Problem |
Among the records that follow, find the line with "Continue the Blender" and the line with "scene.collection.objects.link(stage)". Set down those lines and all lines between them exactly, without adding anything.
═════ Material for this task
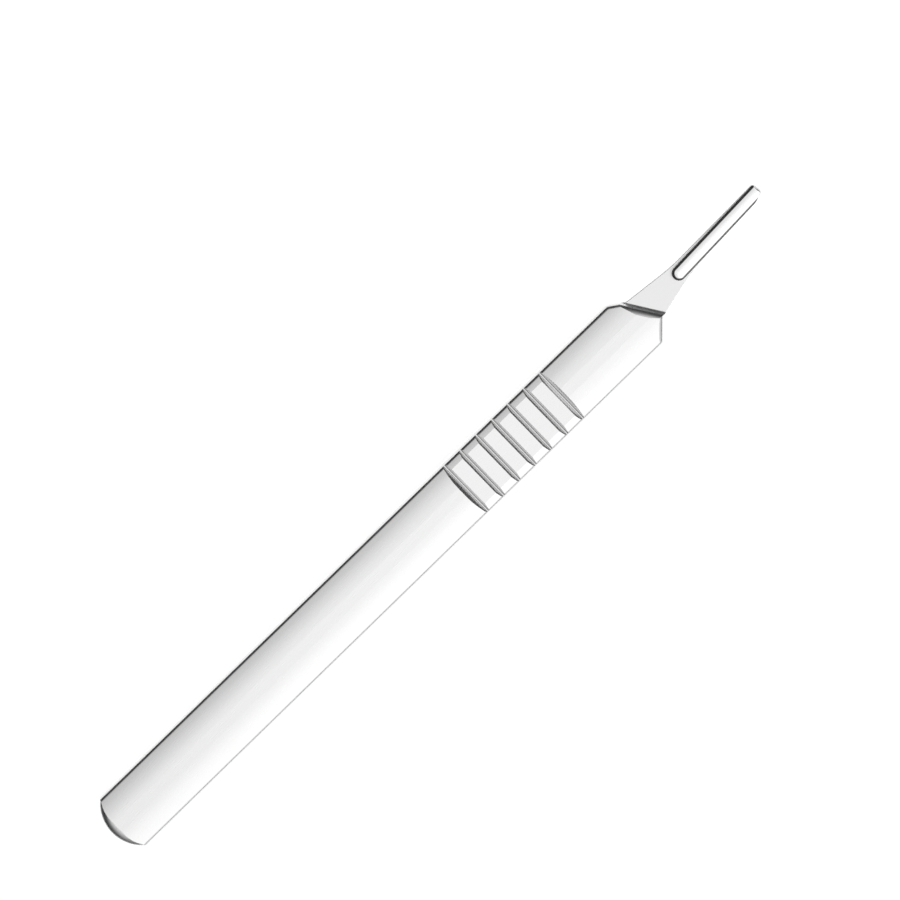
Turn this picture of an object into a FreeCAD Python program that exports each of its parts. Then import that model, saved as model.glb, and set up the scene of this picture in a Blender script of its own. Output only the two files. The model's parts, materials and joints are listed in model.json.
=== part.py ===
"""Scalpel handle of the small flat pattern, in one piece of stainless steel.

A flat bar with crowned faces and rounded edges ends in a rounded butt. Each face has a ribbed grip: a band
milled flat and crossed by grooves. At the front, slanted steps bring both faces down to a thin neck. The
neck runs out into a leaning tang, and the tang's raised key holds a blade's slot in two undercut grooves.

Frame: +X points at the blade, +Y at the edge that the tang leans towards, and +Z out of the face that takes
the blade. The origin is under the middle of the handle, on the plane that it rests on. The model is drawn
with X counted from the butt and Z from the middle of the thickness, and is moved to the origin at the end.
Millimetres and degrees.
"""
import FreeCAD, Part
import math
import os

Vector = FreeCAD.Vector

# Whole handle
LENGTH = 125.0

# Body: the flat bar that the hand holds
BODY_WIDTH = 9.1
BODY_THICKNESS = 2.5
CROWN = 0.4                  # how far a face falls from its middle to its edge
LAND_WIDTH = 1.6             # flat strip along the middle of each face
EDGE_RADIUS = 0.68           # rounding along the body's outline
BUTT_RADIUS = 5.8            # the round end, seen from above
BUTT_NOSE_RADIUS = 1.4       # the rounding of both faces at the round end
BUTT_NOSE_ANGLE = 46.0       # how far that rounding turns down before the rim
BUTT_RIM_RADIUS = 0.15

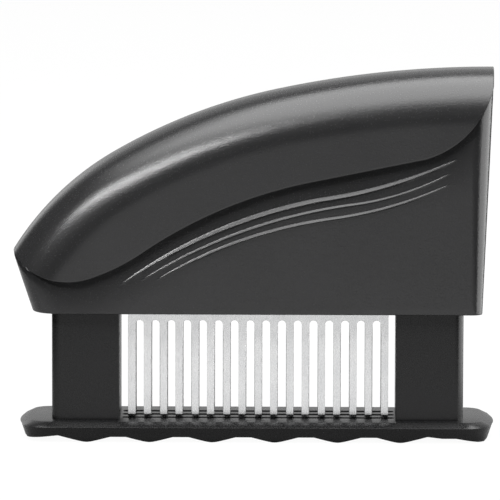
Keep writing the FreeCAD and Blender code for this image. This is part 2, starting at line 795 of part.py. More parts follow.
def clamp_nuts():
    """The two nuts, in the rear cheek of the carrier."""
    axis = Vector(1, 0, 0)
    half_width = dim.side_half_width - dim.side_wall - dim.carrier_gap
    nuts = []
    for number, offset in enumerate(BOLT_OFFSETS, start=1):
        name = f"clamp_nut_{number}"
        x = dim.base_centre + offset
        blank = prism(f"{name}_blank", dim.hexagon_radius, dim.nut_height,
                      x=x, y=half_width, z=dim.bolt_z, axis=axis, angle=90.0)
        hole = cylinder(f"{name}_hole", dim.bolt_radius, dim.nut_height,
                        x=x, y=half_width, z=dim.bolt_z, axis=axis, angle=90.0)
        nuts.append(join("Cut", name, blank, hole))
    return group("clamp_nuts", nuts)


def carrier_screws():
    """Two screws that hold the carrier up against the posts of the handle."""
    seat = dim.mouth_z + dim.carrier_recess * 2 + dim.screw_head_height
    return group("carrier_screws", [
        upright_screw(f"carrier_screw_{number}", x, y, seat, dim.carrier_screw_length)
        for number, (x, y) in enumerate(CARRIER_SCREWS, start=1)])


def column_screws():
    """One screw up the middle of each column, through the guard plate."""
    return group("column_screws", [
        upright_screw(f"column_screw_{side}", COLUMN_X[side], ZERO, COLUMN_SEAT, dim.column_screw_length)
        for side, _ in SIDES])


# ---------------------------------------------------------------------------------------------
# Guard: plate, columns and springs
# ---------------------------------------------------------------------------------------------

# Height at which the heads of the column screws bear in the guard plate, clear of what it stands on.
COLUMN_SEAT = dim.lobe_height + dim.screw_head_height + dim.screw_clearance


def guard_column(side, way):
    """A hollow post: sloping top that clears the roof, floor with a screw boss, stop lip."""
    body = new_body(f"column_{side}")
    half = dim.column_width / 2
    depth = dim.column_depth / 2
    post = new_sketch(body, f"post_{side}", "XY_Plane", dim.plateau_z)
    rectangle(post, -half, half, -depth, depth)
    pad(body, post, dim.column_inner_top - dim.plateau_z)

    def outer_corner(point):
        return near(abs(point.y), depth.value) and near(point.x, way * half.value)

    dress(body, "Fillet", edges_where(body.Shape, outer_corner), dim.column_corner,
          f"outer_corners_{side}")

    slope = new_sketch(body, f"slope_{side}", "XZ_Plane")
    outer = half * way
    shoulder = outer - dim.column_shoulder * way
    outline(slope, [(outer + CLEAR * way, dim.column_outer_top), (outer, dim.column_outer_top),
                    (shoulder, dim.column_inner_top), (shoulder, dim.column_inner_top + CLEAR),
                    (outer + CLEAR * way, dim.column_inner_top + CLEAR)])
    pocket(body, slope, THROUGH, symmetric=True)

    bore = new_sketch(body, f"bore_{side}", "XY_Plane", dim.column_floor)
    rectangle(bore, -half + dim.column_wall, half - dim.column_wall,
              -depth + dim.column_wall, depth - dim.column_wall)
    pocket(body, bore, dim.column_inner_top, reversed_way=True)

    tenon = new_sketch(body, f"tenon_{side}", "XY_Plane", dim.plateau_z - dim.column_tenon)
    inset = dim.column_tenon_inset
    rectangle(tenon, -half + inset, half - inset, -depth + inset, depth - inset)
    pad(body, tenon, dim.column_tenon)

    # The boss takes the screw, and the spring stands round it.
    boss = new_sketch(body, f"boss_{side}", "XY_Plane", dim.column_floor)
    circle(boss, ZERO, ZERO, dim.column_boss_radius)
    pad(body, boss, dim.column_boss_top - dim.column_floor)
    pilot = new_sketch(body, f"pilot_{side}", "XY_Plane", dim.plateau_z - dim.column_tenon)
    circle(pilot, ZERO, ZERO, dim.screw_pilot)
    pocket(body, pilot, dim.column_boss_top - dim.plateau_z, reversed_way=True)

    lip = new_sketch(body, f"lip_{side}", "XZ_Plane")
    inner = -outer
    outline(lip, [(inner, dim.column_inner_top - dim.lip_height),
                  (inner - dim.lip_reach * way, dim.column_inner_top - dim.lip_height),
                  (inner - dim.lip_reach * way, dim.column_inner_top - dim.lip_height / 2),
                  (inner, dim.column_inner_top), (inner + dim.column_wall * way, dim.column_inner_top),
                  (inner + dim.column_wall * way, dim.column_inner_top - dim.lip_height)])
    pad(body, lip, dim.lip_half_depth * 2, symmetric=True)
    bind_placement(body, COLUMN_X[side])
    return body


def plate_level(body, name, lift, inset):
    """One level of the plate: long straight sides, bowed ends and round corners."""
    sketch = new_sketch(body, name, "XY_Plane", lift)
    half_length = dim.plate_half_length - inset
    half_width = dim.plate_half_width - inset
    corner = dim.plate_corner
    shoulder = half_width - corner
    # The bow falls back by this much where the corner begins.
    fall = Size(shoulder.value ** 2 / (2 * dim.plate_end_bow.value),
                f"(({shoulder.text})^2 / (2 * {dim.plate_end_bow.text}))")
    end = half_length - fall
    side = end - corner
    centre = dim.base_centre
    outline(sketch, [
        (centre - side, -half_width), (centre + side, -half_width),
        (centre + end, -shoulder), (centre + end, shoulder),
        (centre + side, half_width), (centre - side, half_width),
        (centre - end, shoulder), (centre - end, -shoulder)],
        arcs={1: corner, 2: dim.plate_end_bow, 3: corner,
              5: corner, 6: dim.plate_end_bow, 7: corner})
    return sketch


def guard_plate():
    """The foot: leaning sides, bevelled rim, blade slots, column seats and lobed underside."""
    body = new_body("guard_plate")
    levels = [plate_level(body, "plate_foot", ZERO, dim.plate_undercut),
              plate_level(body, "plate_rim", dim.plate_rim_z, ZERO),
              plate_level(body, "plateau", dim.plateau_z, dim.plateau_inset)]
    doc.recompute()
    loft = body.newObject("PartDesign::AdditiveLoft", "plate_block")
    loft.Profile = levels[0]
    loft.Sections = levels[1:]
    loft.Ruled = True
    doc.recompute()

    # Underside: valleys between the lobes, a relief at the nose end and a half lobe at the tail.
    valley = new_sketch(body, "valley", "XZ_Plane")
    middle = dim.first_lobe_x + dim.lobe_pitch / 2
    reach = dim.lobe_pitch / 2 - dim.lobe_foot
    flank = reach - dim.valley_half_width
    outline(valley, [(middle - reach, ZERO), (middle - dim.valley_half_width, dim.lobe_height),
                     (middle + dim.valley_half_width, dim.lobe_height), (middle + reach, ZERO)])
    cut = pocket(body, valley, THROUGH, symmetric=True)
    repeat(body, cut, valley, "H_Axis", dim.lobe_pitch, dim.lobe_count - 1, "valleys")

    relief = new_sketch(body, "nose_relief", "XZ_Plane")
    past_end = dim.base_centre - dim.plate_half_length - CLEAR
    first_foot = dim.first_lobe_x - dim.lobe_foot
    outline(relief, [(past_end, ZERO), (past_end, dim.lobe_height),
                     (first_foot - flank, dim.lobe_height), (first_foot, ZERO)])
    pocket(body, relief, THROUGH, symmetric=True)
    tail = new_sketch(body, "tail_relief", "XZ_Plane")
    last_foot = dim.first_lobe_x + dim.lobe_pitch * (dim.lobe_count - 1) + dim.lobe_foot
    outline(tail, [(last_foot, ZERO), (last_foot + flank, dim.lobe_height),
                   (dim.tail_step_x, dim.lobe_height / 2), (dim.tail_foot_x, ZERO)])
    pocket(body, tail, THROUGH, symmetric=True)

    slots = new_sketch(body, "blade_slots", "XY_Plane")
    for row in ROWS.values():
        rectangle(slots, dim.base_centre - dim.slot_length / 2, dim.base_centre + dim.slot_length / 2,
                  row - dim.slot_width / 2, row + dim.slot_width / 2)
    pocket(body, slots, THROUGH, reversed_way=True)

    seats = new_sketch(body, "column_seats", "XY_Plane", dim.plateau_z)
    half = dim.column_width / 2 - dim.column_tenon_inset + dim.column_fit
    depth = dim.column_depth / 2 - dim.column_tenon_inset + dim.column_fit
    for side, _ in SIDES:
        rectangle(seats, COLUMN_X[side] - half, COLUMN_X[side] + half, -depth, depth)
    pocket(body, seats, dim.column_tenon + dim.column_fit)

    screws = new_sketch(body, "plate_screw_holes", "XY_Plane")
    for side, _ in SIDES:
        circle(screws, COLUMN_X[side], ZERO, dim.screw_radius + dim.screw_clearance)
    pocket(body, screws, THROUGH, reversed_way=True)
    heads = new_sketch(body, "plate_screw_heads", "XY_Plane")
    for side, _ in SIDES:
        circle(heads, COLUMN_X[side], ZERO, dim.screw_head_radius + dim.screw_clearance)
    pocket(body, heads, COLUMN_SEAT, reversed_way=True)
    return body


def return_spring(side):
    """An open-wound compression spring round the column's boss, up to the handle's post.

    The wire follows the helix in short straight steps, square in section.
    """
    half_wire = dim.spring_half_wire.value
    radius = dim.spring_mean_radius.value
    end_gap = dim.spring_half_wire + dim.column_fit
    bottom = dim.column_floor + end_gap
    length = (dim.spring_post_z - dim.column_floor - end_gap * 2).value
    turn_steps = int(dim.spring_steps.value)
    steps = int(dim.spring_turns.value) * turn_steps
    section = ((half_wire, half_wire), (-half_wire, half_wire), (-half_wire, -half_wire), (half_wire, -half_wire))

    rings = []
    for step in range(steps + 1):
        angle = 2 * math.pi * step / turn_steps
        rise = length * step / steps
        rings.append([Vector((radius + out) * math.cos(angle), (radius + out) * math.sin(angle), rise + up)
                      for out, up in section])

    def facet(*corners):
        return Part.Face(Part.makePolygon([*corners, corners[0]]))

    faces = [facet(*rings[0]), facet(*rings[-1])]
    for ring, after in zip(rings, rings[1:]):
        for corner in range(4):
            follow = (corner + 1) % 4
            a, b, c, d = ring[corner], ring[follow], after[follow], after[corner]
            # The sides that stand upright are flat; the top and bottom twist, so each is two facets.
            faces += [facet(a, b, c), facet(a, c, d)] if corner % 2 == 0 else [facet(a, b, c, d)]
    spring = doc.addObject("Part::Feature", f"return_spring_{side}")
    spring.Label = f"return_spring_{side}"
    spring.Shape = Part.makeSolid(Part.makeShell(faces))
    bind_placement(spring, COLUMN_X[side], ZERO, bottom)
    return spring


# ---------------------------------------------------------------------------------------------
# Assembly and export
# ---------------------------------------------------------------------------------------------

pieces = [handle_shell(), blade_carrier(), clamp_bolts(), clamp_nuts(), carrier_screws(),
          guard_plate(), column_screws()]
pieces += [blade_comb(row) for row in ROWS]
pieces += [comb_spacer(row, side) for row, side in (("front", -1), ("rear", 1))]
pieces += [guard_column(side, way) for side, way in SIDES]
pieces += [return_spring(side) for side, _ in SIDES]
doc.recompute()

for item in doc.Objects:
    if "Invalid" in item.State or "Error" in item.State:
        raise RuntimeError(f"{item.Label} failed: {item.State}")

for piece in pieces:
    if piece.Shape.isNull() or not piece.Shape.isValid():
        raise RuntimeError(f"{piece.Label} has no valid shape")
    piece.Shape.exportStep(f"parts/{piece.Label}.step")
    box = piece.Shape.BoundBox
    print(f"{piece.Label}: {len(piece.Shape.Solids)} solid(s), volume {piece.Shape.Volume:.0f} mm3, "
          f"x {box.XMin:.2f}..{box.XMax:.2f}, y {box.YMin:.2f}..{box.YMax:.2f}, "
          f"z {box.ZMin:.2f}..{box.ZMax:.2f}")
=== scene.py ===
"""Looks of the blade meat tenderizer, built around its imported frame.

The handle is one sculpted moulding, the combs are stamped steel with ground edges, and the
guard is a lobed, slotted plate on two hollow columns. Lengths are in millimetres inside the
classes and become metres when a mesh is made.
"""

import logging
import math
from dataclasses import dataclass, field
from enum import Enum
from functools import cached_property

import bmesh
import bpy
import numpy as np
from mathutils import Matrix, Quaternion, Vector


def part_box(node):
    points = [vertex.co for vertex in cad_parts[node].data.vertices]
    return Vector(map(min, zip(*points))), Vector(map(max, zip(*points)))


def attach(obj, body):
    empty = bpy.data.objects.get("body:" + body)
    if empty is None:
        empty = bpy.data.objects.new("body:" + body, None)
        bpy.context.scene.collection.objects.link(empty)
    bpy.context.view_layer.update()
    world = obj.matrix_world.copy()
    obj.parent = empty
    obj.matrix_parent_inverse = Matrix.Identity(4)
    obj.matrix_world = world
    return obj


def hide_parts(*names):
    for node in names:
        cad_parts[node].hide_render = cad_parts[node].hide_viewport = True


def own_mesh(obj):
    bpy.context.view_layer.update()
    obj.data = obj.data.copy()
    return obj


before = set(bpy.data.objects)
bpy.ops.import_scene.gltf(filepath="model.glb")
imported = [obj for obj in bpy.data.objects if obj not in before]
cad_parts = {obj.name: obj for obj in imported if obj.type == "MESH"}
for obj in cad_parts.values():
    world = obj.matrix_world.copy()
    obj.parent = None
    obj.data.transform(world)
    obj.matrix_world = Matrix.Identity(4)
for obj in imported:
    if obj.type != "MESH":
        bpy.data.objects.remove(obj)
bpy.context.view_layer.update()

LOG = logging.getLogger("tenderizer")
MM = 0.001
QUARTER = math.pi / 2
TINY = 1e-6
ROWS = ("front", "middle", "rear")
SIDES = ("left", "right")
STOPS = (0.3, 0.7)
Pair = tuple[float, float]
Triple = tuple[float, float, float]
Array = np.ndarray
Piece = bpy.types.Object
Socket = bpy.types.NodeSocket


# ---- Places read from the frame ----


@dataclass(frozen=True)
class Extent:
    """The box of a CAD node, in millimetres."""

    low: Triple
    high: Triple

    @classmethod
    def of(cls, node: str) -> "Extent":
        """Reads the box of a CAD node."""
        low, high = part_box(node)
        return cls(tuple(low / MM), tuple(high / MM))

    @property
    def centre(self) -> Triple:
        """The middle of the box."""
        return tuple((a + b) / 2 for a, b in zip(self.low, self.high))

    @property
    def size(self) -> Triple:
        """The three side lengths of the box."""
        return tuple(b - a for a, b in zip(self.low, self.high))


# ---- Drawn lines ----


@dataclass(frozen=True)
class Stretch:
    """One stretch of a drawn line: where it ends and the radius at which it turns.

    A positive radius turns clockwise, a negative one anticlockwise, and 0 is straight.
    """

    end: Pair
    radius: float = 0.0

    def points(self, start: Pair, step: float) -> Array:
        """Divides the stretch.

        Args:
            start: where the stretch begins.
            step: longest distance between points.

        Returns:
            The points after the start, the end included.
        """
        a = np.array(start, float)
        b = np.array(self.end, float)
        chord = b - a
        length = float(np.hypot(*chord))
        if self.radius == 0.0:
            share = np.linspace(0, 1, max(2, math.ceil(length / step) + 1))[1:, None]
            return a + chord * share
        reach = abs(self.radius)
        way = math.copysign(1.0, self.radius)
        right = np.array([chord[1], -chord[0]]) / length
        centre = (a + b) / 2 + right * way * math.sqrt(max(reach ** 2 - length ** 2 / 4, 0.0))
        turn = 2 * math.asin(min(1.0, length / 2 / reach))
        first = math.atan2(*(a - centre)[::-1])
        count = max(3, math.ceil(turn * reach / step) + 1)
        angles = first - way * turn * np.linspace(0, 1, count)[1:]
        return centre + reach * np.stack([np.cos(angles), np.sin(angles)], axis=1)


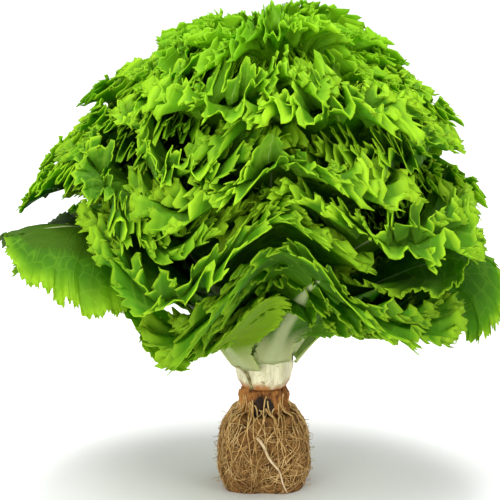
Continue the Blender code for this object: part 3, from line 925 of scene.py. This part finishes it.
def build_stage():
    """Pale floor, soft studio light and the photograph's camera."""
    scene = bpy.context.scene
    floor = bmesh.new()
    bmesh.ops.create_grid(floor, x_segments=1, y_segments=1, size=9)
    data = bpy.data.meshes.new("floor")
    floor.to_mesh(data)
    floor.free()
    made, tree, shader = new_material("pale_floor")
    shader.inputs["Base Color"].default_value = (0.86, 0.86, 0.86, 1)
    shader.inputs["Roughness"].default_value = 0.9
    data.materials.append(made)
    stage = bpy.data.objects.new("floor", data)
    scene.collection.objects.link(stage)

    world = bpy.data.worlds.new("studio")
    world.use_nodes = True
    tree = world.node_tree
    light = tree.nodes["Background"]
    light.inputs[0].default_value = (1, 1, 1, 1)
    light.inputs[1].default_value = 0.85
    backdrop = node(tree, "ShaderNodeBackground", {0: (1, 1, 1, 1), 1: 0.95})
    seen = node(tree, "ShaderNodeLightPath").outputs["Is Camera Ray"]
    both = node(tree, "ShaderNodeMixShader", {0: seen, 1: light.outputs[0], 2: backdrop.outputs[0]})
    tree.links.new(both.outputs[0], tree.nodes["World Output"].inputs[0])
    scene.world = world
    head = Vector((0, 0, 0.15))
    for name, place_at, kind, size, power in (
        ("sky", (-0.25, -0.5, 2.0), "SUN", math.radians(50), 1.4),
        ("key", (-0.4, -1.1, 1.5), "AREA", 0.6, 7),
        ("fill", (1.2, -0.9, 0.6), "AREA", 1.0, 6),
        ("front", (-0.8, -1.3, 0.25), "AREA", 0.8, 10),
        ("top", (0.0, 0.1, 1.7), "AREA", 0.8, 18),
    ):
        lamp = bpy.data.objects.new(name, bpy.data.lights.new(name, kind))
        if kind == "SUN":
            lamp.data.angle = size
        else:
            lamp.data.size = size
        lamp.data.energy = power
        lamp.location = place_at
        lamp.rotation_mode = "QUATERNION"
        lamp.rotation_quaternion = (head - Vector(place_at)).to_track_quat("-Z", "Y")
        scene.collection.objects.link(lamp)

    camera = bpy.data.objects.new("camera", bpy.data.cameras.new("camera"))
    scene.collection.objects.link(camera)
    scene.camera = camera
    camera.data.lens = CAMERA_LENS
    camera.data.sensor_width = 36
    back = Vector((0, -math.cos(CAMERA_RISE), math.sin(CAMERA_RISE)))
    camera.location = CAMERA_AIM + CAMERA_DISTANCE * back
    camera.rotation_mode = "QUATERNION"
    camera.rotation_quaternion = (-back).to_track_quat("-Z", "Y")
    scene.view_settings.view_transform = "Standard"


build_block()
build_roots()
build_stem()
build_leaves()
build_stage()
══════════
Solved problem |
Continue the Blender code for this object: part 3, from line 925 of scene.py. This part finishes it.
def build_stage():
    """Pale floor, soft studio light and the photograph's camera."""
    scene = bpy.context.scene
    floor = bmesh.new()
    bmesh.ops.create_grid(floor, x_segments=1, y_segments=1, size=9)
    data = bpy.data.meshes.new("floor")
    floor.to_mesh(data)
    floor.free()
    made, tree, shader = new_material("pale_floor")
    shader.inputs["Base Color"].default_value = (0.86, 0.86, 0.86, 1)
    shader.inputs["Roughness"].default_value = 0.9
    data.materials.append(made)
    stage = bpy.data.objects.new("floor", data)
    scene.collection.objects.link(stage)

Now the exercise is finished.